=== THE TASK ===
Repeat the whole of the data, keeping every detail the same.

=== DATA EXCERPT ===
────────────────────────────────────────

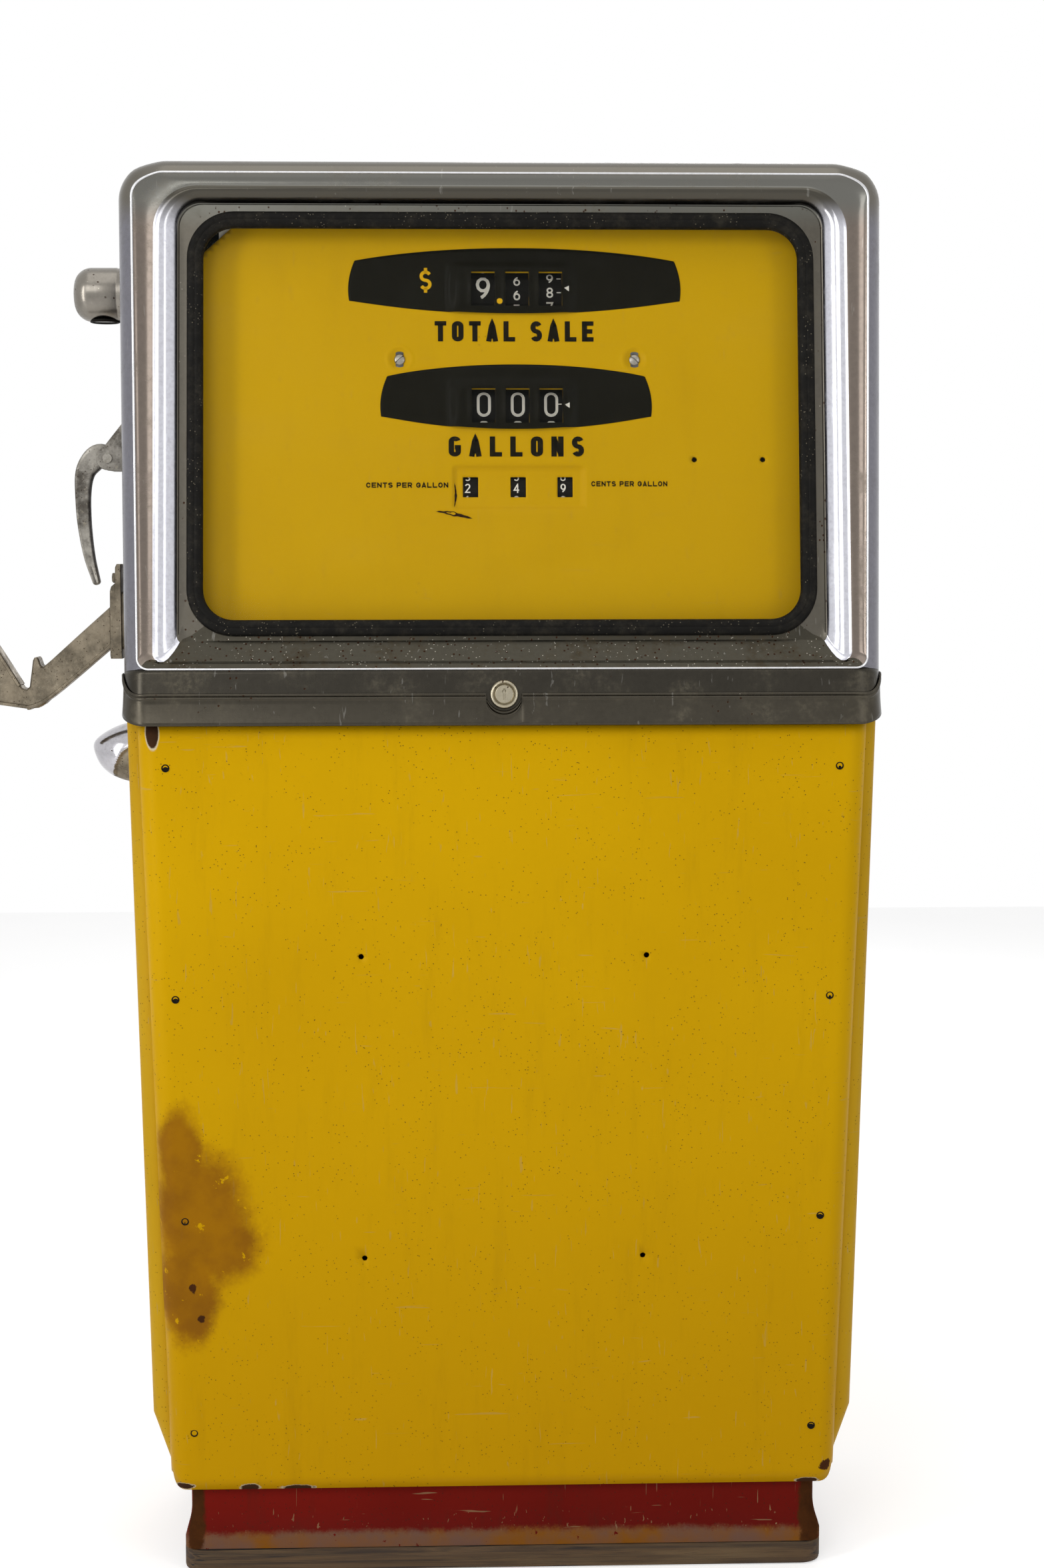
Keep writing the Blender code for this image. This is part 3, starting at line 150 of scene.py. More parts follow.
class Surfaces:
    """Collects grids of points and puts them into one mesh, with a material slot for each."""

    def __init__(self) -> None:
        """Starts empty."""
        self.points: list[Array] = []
        self.faces: list[list[int]] = []
        self.slots: list[int] = []
        self.count = 0

    def grid(self, points: Array, wrap_rows: bool = False, wrap_columns: bool = False,
             keep: Optional[Array] = None, slot: int = 0,
             out: Optional[Sequence[float]] = None) -> "Surfaces":
        """Quads between neighbouring points: (i, j), (i, j+1), (i+1, j+1), (i+1, j).

        Args:
            points: array of shape (rows, columns, 3).
            wrap_rows, wrap_columns: joins the last row or column to the first.
            keep: which quads to make, for a sheet with windows.
            slot: the material slot.
            out: the way that an open sheet's faces look on the whole.
        Returns:
            Itself.
        """
        rows, columns = points.shape[:2]
        index = np.arange(rows * columns).reshape(rows, columns) + self.count
        if wrap_rows:
            index = np.vstack([index, index[:1]])
        if wrap_columns:
            index = np.hstack([index, index[:, :1]])
        quads = np.stack([index[:-1, :-1], index[:-1, 1:], index[1:, 1:], index[1:, :-1]], -1)
        quads = quads[keep] if keep is not None else quads.reshape(-1, 4)
        if out is not None:
            flat = points.reshape(-1, 3)
            corner = flat[quads - self.count]
            total = np.cross(corner[:, 2] - corner[:, 0], corner[:, 3] - corner[:, 1]).sum(0)
            quads = quads[:, ::-1] if total @ np.array(out) < 0 else quads
        self._add(points.reshape(-1, 3), quads.tolist(), slot)
        return self

    def cap(self, ring: Array, slot: int = 0) -> "Surfaces":
        """Triangles from a closed ring of points to its middle."""
        count = len(ring)
        index = np.arange(count) + self.count
        middle = np.full(count, self.count + count)
        fan = np.stack([index, np.roll(index, -1), middle], -1)
        self._add(np.vstack([ring, ring.mean(0)]), fan.tolist(), slot)
        return self

    def slab(self, outline: Array, low: float, high: float, edge: float = 0.0012,
             slot: int = 0) -> "Surfaces":
        """An outline in X-Z given depth in Y, its two faces drawn in by an eased edge.

        Every outline point moves along its mitre by the edge, so that the sides keep parallel.
        """
        turn = np.sum(outline[:, 0] * np.roll(outline[:, 1], -1) - outline[:, 1] * np.roll(outline[:, 0], -1))
        inner = ribbon(outline.copy(), 2 * edge, True)[:, 0 if turn > 0 else 1]
        rows = [np.insert(flat, 1, y, axis=1) for flat, y in ((inner, low), (outline, low + edge),
                                                              (outline, high - edge), (inner, high))]
        self.grid(np.array(rows), wrap_columns=True, slot=slot)
        for row in (rows[0], rows[-1]):
            self._add(row, [list(range(self.count, self.count + len(row)))], slot)
        return self

    def _add(self, points: Array, faces: list[list[int]], slot: int) -> None:
        """Appends points and faces."""
        self.points.append(points)
        self.faces += faces
        self.slots += [slot] * len(faces)
        self.count += len(points)

    def build(self, name: str, materials: Sequence[bpy.types.Material], closed: bool = True,
              weld: float = 1e-6, angle: float = 40.0, wall: float = 0.0) -> bpy.types.Object:
        """The finished object, at the origin.

        Args:
            name: its name. materials: one for each slot.
            closed: a closed shape is recalculated to face outwards.
            weld: points nearer than this become one.
            angle: edges sharper than this, in degrees, are drawn hard.
            wall: thickness that Solidify adds inwards.
        Returns:
            The object, linked to the scene.
        """
        work = bmesh.new()
        mesh = bpy.data.meshes.new(name)
        mesh.from_pydata(np.concatenate(self.points).tolist(), [], self.faces)
        mesh.polygons.foreach_set("material_index", self.slots)
        work.from_mesh(mesh)
        bmesh.ops.remove_doubles(work, verts=work.verts, dist=weld)
        if closed:
            bmesh.ops.recalc_face_normals(work, faces=work.faces)
        work.to_mesh(mesh)
        work.free()
        for material in materials:
            mesh.materials.append(material)
        mesh.shade_smooth()
        mesh.set_sharp_from_angle(angle=math.radians(angle))
        obj = bpy.data.objects.new(name, mesh)
        bpy.context.scene.collection.objects.link(obj)
        if wall:
            thick = obj.modifiers.new("wall", "SOLIDIFY")
            thick.thickness = wall
            thick.offset = -1
        return obj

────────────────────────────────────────

=== WORKED SOLUTION ===
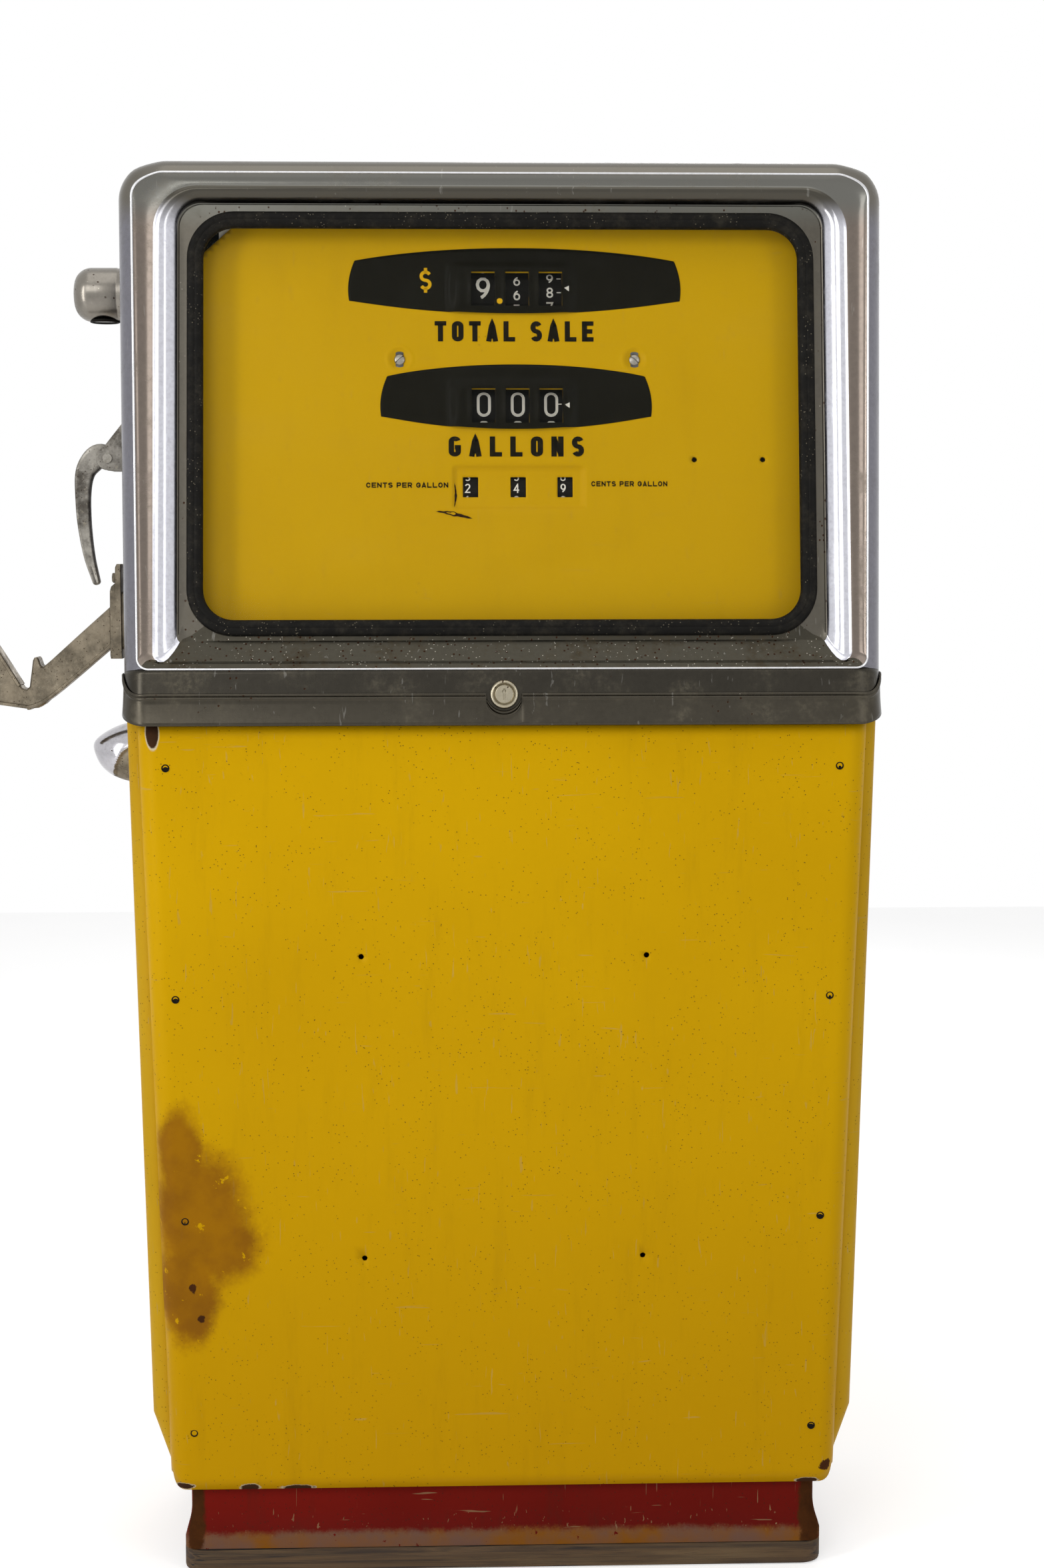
Keep writing the Blender code for this image. This is part 3, starting at line 150 of scene.py. More parts follow.
class Surfaces:
    """Collects grids of points and puts them into one mesh, with a material slot for each."""

    def __init__(self) -> None:
        """Starts empty."""
        self.points: list[Array] = []
        self.faces: list[list[int]] = []
        self.slots: list[int] = []
        self.count = 0

    def grid(self, points: Array, wrap_rows: bool = False, wrap_columns: bool = False,
             keep: Optional[Array] = None, slot: int = 0,
             out: Optional[Sequence[float]] = None) -> "Surfaces":
        """Quads between neighbouring points: (i, j), (i, j+1), (i+1, j+1), (i+1, j).

        Args:
            points: array of shape (rows, columns, 3).
            wrap_rows, wrap_columns: joins the last row or column to the first.
            keep: which quads to make, for a sheet with windows.
            slot: the material slot.
            out: the way that an open sheet's faces look on the whole.
        Returns:
            Itself.
        """
        rows, columns = points.shape[:2]
        index = np.arange(rows * columns).reshape(rows, columns) + self.count
        if wrap_rows:
            index = np.vstack([index, index[:1]])
        if wrap_columns:
            index = np.hstack([index, index[:, :1]])
        quads = np.stack([index[:-1, :-1], index[:-1, 1:], index[1:, 1:], index[1:, :-1]], -1)
        quads = quads[keep] if keep is not None else quads.reshape(-1, 4)
        if out is not None:
            flat = points.reshape(-1, 3)
            corner = flat[quads - self.count]
            total = np.cross(corner[:, 2] - corner[:, 0], corner[:, 3] - corner[:, 1]).sum(0)
            quads = quads[:, ::-1] if total @ np.array(out) < 0 else quads
        self._add(points.reshape(-1, 3), quads.tolist(), slot)
        return self

    def cap(self, ring: Array, slot: int = 0) -> "Surfaces":
        """Triangles from a closed ring of points to its middle."""
        count = len(ring)
        index = np.arange(count) + self.count
        middle = np.full(count, self.count + count)
        fan = np.stack([index, np.roll(index, -1), middle], -1)
        self._add(np.vstack([ring, ring.mean(0)]), fan.tolist(), slot)
        return self

    def slab(self, outline: Array, low: float, high: float, edge: float = 0.0012,
             slot: int = 0) -> "Surfaces":
        """An outline in X-Z given depth in Y, its two faces drawn in by an eased edge.

        Every outline point moves along its mitre by the edge, so that the sides keep parallel.
        """
        turn = np.sum(outline[:, 0] * np.roll(outline[:, 1], -1) - outline[:, 1] * np.roll(outline[:, 0], -1))
        inner = ribbon(outline.copy(), 2 * edge, True)[:, 0 if turn > 0 else 1]
        rows = [np.insert(flat, 1, y, axis=1) for flat, y in ((inner, low), (outline, low + edge),
                                                              (outline, high - edge), (inner, high))]
        self.grid(np.array(rows), wrap_columns=True, slot=slot)
        for row in (rows[0], rows[-1]):
            self._add(row, [list(range(self.count, self.count + len(row)))], slot)
        return self

    def _add(self, points: Array, faces: list[list[int]], slot: int) -> None:
        """Appends points and faces."""
        self.points.append(points)
        self.faces += faces
        self.slots += [slot] * len(faces)
        self.count += len(points)

    def build(self, name: str, materials: Sequence[bpy.types.Material], closed: bool = True,
              weld: float = 1e-6, angle: float = 40.0, wall: float = 0.0) -> bpy.types.Object:
        """The finished object, at the origin.

        Args:
            name: its name. materials: one for each slot.
            closed: a closed shape is recalculated to face outwards.
            weld: points nearer than this become one.
            angle: edges sharper than this, in degrees, are drawn hard.
            wall: thickness that Solidify adds inwards.
        Returns:
            The object, linked to the scene.
        """
        work = bmesh.new()
        mesh = bpy.data.meshes.new(name)
        mesh.from_pydata(np.concatenate(self.points).tolist(), [], self.faces)
        mesh.polygons.foreach_set("material_index", self.slots)
        work.from_mesh(mesh)
        bmesh.ops.remove_doubles(work, verts=work.verts, dist=weld)
        if closed:
            bmesh.ops.recalc_face_normals(work, faces=work.faces)
        work.to_mesh(mesh)
        work.free()
        for material in materials:
            mesh.materials.append(material)
        mesh.shade_smooth()
        mesh.set_sharp_from_angle(angle=math.radians(angle))
        obj = bpy.data.objects.new(name, mesh)
        bpy.context.scene.collection.objects.link(obj)
        if wall:
            thick = obj.modifiers.new("wall", "SOLIDIFY")
            thick.thickness = wall
            thick.offset = -1
        return obj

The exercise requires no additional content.